Most previous methods for the destabilization of (off-target) CRISPR complex have focused on the Cas9 protein; in a recent study, Kocak et al. developed a highly innovative approach by focusing on the sgRNA (Kocak et al. 2019). The basic strategy was to add a hairpin structure to the 5′-end of the sgRNA spacer region. The purpose of adding the additional hairpin is to impede the R-loop formation through steric repulsion between the hairpin and the R-loop or the Cas9/sgRNA complex. Experimental tests suggested that such a modified sgRNA design can lead to a remarkable increase in gene editing specificity by several orders of magnitude.

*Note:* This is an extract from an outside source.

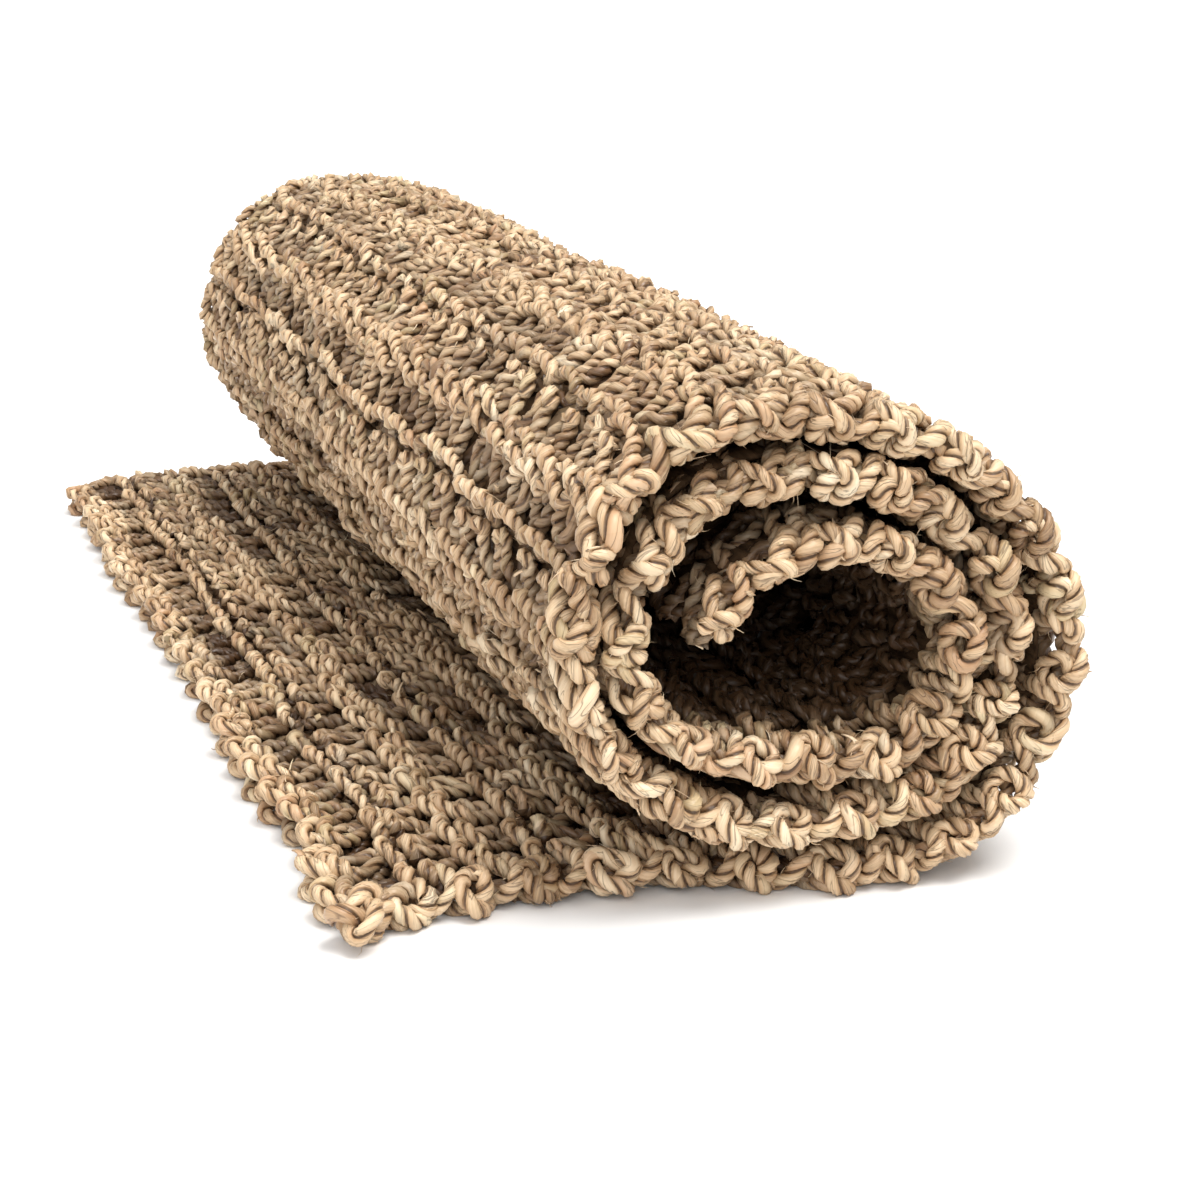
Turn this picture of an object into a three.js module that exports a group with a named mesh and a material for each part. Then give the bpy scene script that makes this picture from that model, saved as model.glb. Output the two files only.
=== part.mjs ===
// A runner rug crocheted from twisted leaf rope, rolled up from one end, with its other end left lying flat.
// Millimetres, +Z up. The roll's axis lies along Y, and the loose end points to -X.
// The whole rug is one piece of open crochet, so it is one solid: a thick cloth wound nearly three turns.

import * as THREE from "three";

// Driving dimensions
const rugLength = 1480; // laid out flat
const rugWidth = 650;
const rowCount = 53; // rows of crochet, from the loose end to the end inside the roll
const clothThickness = 17;
const looseLength = 190; // from the loose end to under the middle of the roll
const rollCentreHeight = 98;
const rollTaper = 0.035; // how much tighter the roll is at its far end
const loopDepth = 5; // how far the rope loops stand out along both long edges
const endRowHeight = 10; // the cloth thins to this at its first and last row
const stepsPerRow = 4;
const stepsAcross = 8;

const rowPitch = rugLength / rowCount;

// The middle of the cloth in the roll, as seen from the near end: its distance from the roll's centre at each
// eighth of a turn, from straight down under the roll to the end inside it.
const windings = [
  { angle: -90, reach: 89.5 },
  { angle: -45, reach: 100 },
  { angle: 0, reach: 97.5 },
  { angle: 45, reach: 88.5 },
  { angle: 90, reach: 94.5 },
  { angle: 135, reach: 112 },
  { angle: 180, reach: 103 },
  { angle: 225, reach: 78 },
  { angle: 270, reach: 65.5 },
  { angle: 315, reach: 74.5 },
  { angle: 360, reach: 74 },
  { angle: 405, reach: 67.5 },
  { angle: 450, reach: 71.5 },
  { angle: 495, reach: 88 },
  { angle: 540, reach: 83 },
  { angle: 585, reach: 51 },
  { angle: 630, reach: 40.5 },
  { angle: 675, reach: 50.5 },
  { angle: 720, reach: 53 },
  { angle: 765, reach: 47 },
  { angle: 810, reach: 47.5 },
  { angle: 855, reach: 53 },
  { angle: 900, reach: 58 },
];

// The rug wasn't rolled quite square: how far its rows have slid along the roll, at lengths from the loose end.
const slides = [
  { along: 0, slide: 22 },
  { along: 30, slide: 36 },
  { along: 100, slide: 36 },
  { along: 150, slide: 24 },
  { along: 200, slide: 5 },
  { along: 260, slide: 0 },
  { along: rugLength, slide: 0 },
];

// How far the row at a length from the loose end has slid, straight between the rows of the table.
function slideAt(along) {
  const next = Math.max(1, slides.findIndex((row) => row.along >= along));
  const [before, after] = [slides[next - 1], slides[next]];
  return THREE.MathUtils.mapLinear(along, before.along, after.along, before.slide, after.slide);
}

// The middle line of the cloth in the XZ plane: straight along the floor, then round and round.
// A tighter roll is smaller, but still stands on the floor.
function clothLine(tightness) {
  const middleHeight = clothThickness / 2;
  const reaches = new THREE.SplineCurve(windings.map((row) => new THREE.Vector2(row.angle, row.reach)));
  const turns = reaches.getPoints(windings.length * 16).map(({ x: angle, y: reach }) => {
    const turned = THREE.MathUtils.degToRad(angle);
    const rise = Math.max(0, rollCentreHeight + reach * Math.sin(turned) - middleHeight);
    return new THREE.Vector2(reach * Math.cos(turned) * tightness, middleHeight + rise * tightness);
  });
  const roll = new THREE.SplineCurve(turns);
  roll.arcLengthDivisions = 4000;
  const line = new THREE.CurvePath();
  line.add(new THREE.LineCurve(new THREE.Vector2(-looseLength, middleHeight), turns[0]));
  line.add(roll);
  return line;
}

// How high the inner face of the cloth lies over its middle line: less at the two end rows.
function innerHalf(along) {
  const fromEnd = Math.min(along, rugLength - along);
  const fullness = Math.sqrt(THREE.MathUtils.clamp((stepsPerRow * fromEnd) / rowPitch, 0, 1));
  return THREE.MathUtils.lerp(endRowHeight, clothThickness, fullness) - clothThickness / 2;
}

// How far a long edge is drawn in between two of its rope loops.
function edgeNotch(along) {
  return loopDepth * (0.5 + 0.5 * Math.cos((2 * Math.PI * along) / rowPitch));
}

// The cloth starts as a flat box, with its length along X, its thickness along Y and its width along Z.
// Each corner of the box's grid is then moved to its place in the loose end or the roll.
function rolledCloth() {
  const stepsAlong = rowCount * stepsPerRow;
  const geometry = new THREE.BoxGeometry(rugLength, clothThickness, rugWidth, stepsAlong, 1, stepsAcross);
  const corners = geometry.getAttribute("position");
  const lines = [];
  for (let column = 0; column <= stepsAcross; column++) {
    lines.push(clothLine(1 - (rollTaper * column) / stepsAcross));
  }
  const woundShare = rugLength / lines[0].getLength(); // the same on all lines, so the rows stay straight
  for (let i = 0; i < corners.count; i++) {
    const along = corners.getX(i) + rugLength / 2;
    const across = rugWidth / 2 - corners.getZ(i); // 0 at the near edge
    const column = Math.round(across / (rugWidth / stepsAcross));
    const share = THREE.MathUtils.clamp((woundShare * along) / rugLength, 0, 1);
    const middle = lines[column].getPoint(share);
    const run = lines[column].getTangent(share);
    const half = corners.getY(i) > 0 ? innerHalf(along) : -clothThickness / 2;
    const drawnIn = column === 0 ? 1 : column === stepsAcross ? -1 : 0;
    corners.setXYZ(
      i,
      middle.x - run.y * half,
      across + slideAt(along) + drawnIn * edgeNotch(along),
      Math.max(0, middle.y + run.x * half),
    );
  }
  geometry.computeVertexNormals();
  return geometry;
}

const ropeMaterial = new THREE.MeshStandardMaterial({
  color: 0xc2a27c, // dry straw
  roughness: 0.72,
  metalness: 0,
});

const rolledRug = new THREE.Group();
const rug = new THREE.Mesh(rolledCloth(), ropeMaterial);
rug.name = "rug";
rug.geometry.computeBoundingBox();
const middleOfRug = rug.geometry.boundingBox.getCenter(new THREE.Vector3());
rug.position.set(-middleOfRug.x, -middleOfRug.y, 0); // the origin is on the floor, under the middle of the whole
rolledRug.add(rug);

export default rolledRug;
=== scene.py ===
import math

import bmesh
import bpy
import numpy as np
from mathutils import Euler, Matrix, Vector


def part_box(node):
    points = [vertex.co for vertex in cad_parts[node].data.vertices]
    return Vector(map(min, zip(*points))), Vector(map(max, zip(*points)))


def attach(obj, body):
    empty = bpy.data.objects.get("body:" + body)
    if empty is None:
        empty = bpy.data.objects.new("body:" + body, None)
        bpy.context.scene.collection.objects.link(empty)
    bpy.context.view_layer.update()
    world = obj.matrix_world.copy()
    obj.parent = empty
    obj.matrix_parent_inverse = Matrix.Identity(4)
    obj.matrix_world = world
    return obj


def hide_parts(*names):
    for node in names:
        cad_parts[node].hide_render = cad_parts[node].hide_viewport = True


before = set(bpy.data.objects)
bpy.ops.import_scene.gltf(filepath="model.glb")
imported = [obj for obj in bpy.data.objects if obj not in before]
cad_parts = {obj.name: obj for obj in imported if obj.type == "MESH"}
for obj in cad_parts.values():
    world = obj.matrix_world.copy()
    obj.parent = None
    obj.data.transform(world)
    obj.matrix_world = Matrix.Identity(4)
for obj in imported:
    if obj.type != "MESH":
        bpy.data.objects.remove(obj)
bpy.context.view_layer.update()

# A runner rug crocheted from two-ply leaf rope, rolled up with one end left lying flat.
# Everything is in metres, apart from the charts of stitches, which are in millimetres.
mm = 0.001
dice = np.random.default_rng(2207)

# The cloth

rug = {
    "length": 1.48,  # laid out flat
    "width": 0.65,
    "thickness": 0.017,
    "looseLength": 0.19,  # from the loose end to under the middle of the roll
    "rollCentreHeight": 0.098,
    "rollTaper": 0.035,  # how much tighter the roll is at its far end
    "lowest": 0.0004,  # rope that would reach lower is pressed flat on the floor
}

# The middle of the cloth in the roll: (degrees turned, distance from the roll's centre)
windings = [
    (-90, 0.0895), (-45, 0.1), (0, 0.0975), (45, 0.0885), (90, 0.0945), (135, 0.112), (180, 0.103),
    (225, 0.078), (270, 0.0655), (315, 0.0745), (360, 0.074), (405, 0.0675), (450, 0.0715), (495, 0.088),
    (540, 0.083), (585, 0.051), (630, 0.0405), (675, 0.0505), (720, 0.053), (765, 0.047), (810, 0.0475),
    (855, 0.053), (900, 0.058),
]
windingSteps = 40  # from one of these to the next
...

In parallel to the experimental efforts above, tremendous efforts have been made on computational models for the selection of the optimal DNA targets and the corresponding sgRNAs with minimum off-target effect. Most of the existing computational models are based on various data processing algorithms such as deep learning. These approaches have shown encouraging results for specific systems. However, the accuracy for the purely database-derived parameters often suffers from the quality of the mixed data source. For example, the data collected from the different cell types, species, delivery modality, and dosage may affect the training quality. Because the experimental condition can significantly influence the on- and off-target gene editing efficiencies, the reliability for extracting important features over mixed experimental data using blind data-based algorithms can be limited.

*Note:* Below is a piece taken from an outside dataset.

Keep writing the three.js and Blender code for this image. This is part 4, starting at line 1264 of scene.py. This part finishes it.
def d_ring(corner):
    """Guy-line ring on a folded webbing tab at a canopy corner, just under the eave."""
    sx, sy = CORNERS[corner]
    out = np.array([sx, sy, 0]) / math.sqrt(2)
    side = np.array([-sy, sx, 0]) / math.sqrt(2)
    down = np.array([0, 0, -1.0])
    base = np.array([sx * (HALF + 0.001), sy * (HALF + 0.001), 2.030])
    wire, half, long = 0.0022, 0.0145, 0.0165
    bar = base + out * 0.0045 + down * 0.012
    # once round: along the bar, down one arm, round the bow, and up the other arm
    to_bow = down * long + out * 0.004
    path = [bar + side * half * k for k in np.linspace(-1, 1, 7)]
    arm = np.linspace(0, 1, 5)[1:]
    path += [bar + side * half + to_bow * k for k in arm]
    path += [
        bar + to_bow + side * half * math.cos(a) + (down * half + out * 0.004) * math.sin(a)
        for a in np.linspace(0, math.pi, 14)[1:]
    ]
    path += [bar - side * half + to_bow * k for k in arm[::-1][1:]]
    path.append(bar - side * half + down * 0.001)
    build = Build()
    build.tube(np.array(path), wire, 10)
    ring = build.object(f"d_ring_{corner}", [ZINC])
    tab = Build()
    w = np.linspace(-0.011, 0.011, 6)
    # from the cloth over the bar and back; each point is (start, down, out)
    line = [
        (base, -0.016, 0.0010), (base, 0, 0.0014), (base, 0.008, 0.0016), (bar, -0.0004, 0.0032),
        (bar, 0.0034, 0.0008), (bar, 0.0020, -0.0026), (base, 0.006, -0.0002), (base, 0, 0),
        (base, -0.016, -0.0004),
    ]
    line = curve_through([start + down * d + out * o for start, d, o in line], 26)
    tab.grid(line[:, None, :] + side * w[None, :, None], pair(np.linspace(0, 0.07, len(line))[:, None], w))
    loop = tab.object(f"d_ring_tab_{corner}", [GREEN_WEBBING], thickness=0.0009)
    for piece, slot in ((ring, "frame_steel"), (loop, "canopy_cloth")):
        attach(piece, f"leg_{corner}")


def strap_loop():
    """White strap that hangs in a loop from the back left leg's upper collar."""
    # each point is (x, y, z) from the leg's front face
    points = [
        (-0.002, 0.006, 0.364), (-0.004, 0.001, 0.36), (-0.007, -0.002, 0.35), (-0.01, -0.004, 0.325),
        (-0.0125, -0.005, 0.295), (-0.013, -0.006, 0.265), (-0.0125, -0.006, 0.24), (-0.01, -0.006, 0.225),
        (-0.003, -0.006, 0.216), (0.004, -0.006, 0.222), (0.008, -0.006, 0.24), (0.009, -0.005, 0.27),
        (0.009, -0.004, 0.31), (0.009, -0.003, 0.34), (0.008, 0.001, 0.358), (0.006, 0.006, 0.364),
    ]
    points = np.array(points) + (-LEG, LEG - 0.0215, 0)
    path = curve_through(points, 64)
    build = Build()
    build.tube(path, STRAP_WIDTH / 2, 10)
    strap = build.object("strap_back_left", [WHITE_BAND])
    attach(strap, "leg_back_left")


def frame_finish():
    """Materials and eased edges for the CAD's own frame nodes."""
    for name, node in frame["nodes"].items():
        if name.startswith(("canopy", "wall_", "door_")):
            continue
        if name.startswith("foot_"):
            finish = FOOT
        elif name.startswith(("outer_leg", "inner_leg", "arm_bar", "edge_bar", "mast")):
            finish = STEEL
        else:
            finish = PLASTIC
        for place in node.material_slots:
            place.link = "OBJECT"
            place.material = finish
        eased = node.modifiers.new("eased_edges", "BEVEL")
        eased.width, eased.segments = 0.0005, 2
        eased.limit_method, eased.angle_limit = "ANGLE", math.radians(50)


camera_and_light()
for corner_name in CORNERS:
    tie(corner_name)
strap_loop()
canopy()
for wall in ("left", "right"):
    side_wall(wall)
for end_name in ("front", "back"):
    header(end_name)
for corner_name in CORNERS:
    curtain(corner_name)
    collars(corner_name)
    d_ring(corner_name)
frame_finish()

Realizing the limitations above, researchers begin to tackle the CRISPR gene editing problem from a physical point of view. For example, the recently reported VfoldCAS model (Xu et al. 2017) predicts and analyses CRISPR gene editing efficiency by computing the free-energy landscape for the full conformational ensemble of the sgRNA-DNA system. The model successfully quantifies the intrinsic correlation between and thermodynamic stability of the CRISPR system and the gene editing efficiency. More recently, uCRISPR (Zhang et al. 2019), another free-energy-based model, leads to much improved accuracy in predicting on- and off-target efficiencies. The uCRISPR model synthesizes multiple key steps into a unified framework. Specifically, unlike most other approaches, which focus on the sgRNA spacer-DNA target binding site, uCRISPR also accounts for the stability (the probability for the formation) of the functional tracrRNA structure, the sequence-dependent interactions between Cas9 and the non-target DNA strand, and the PAM sequence effect on Cas9/sgRNA-PAM binding affinity. Furthermore, because the model breaks the gene editing result down to elementary interaction terms, the parameters in the model are less likely data-dependent and are more transferable between the different experimental systems. Future development of the computational efforts requires more extensive database for the different experimental conditions including the different cell types and species. With the computational framework such as uCRISPR, the larger database would enable the development of a new generation of computational tools for precision CRISPR for any given genome systems.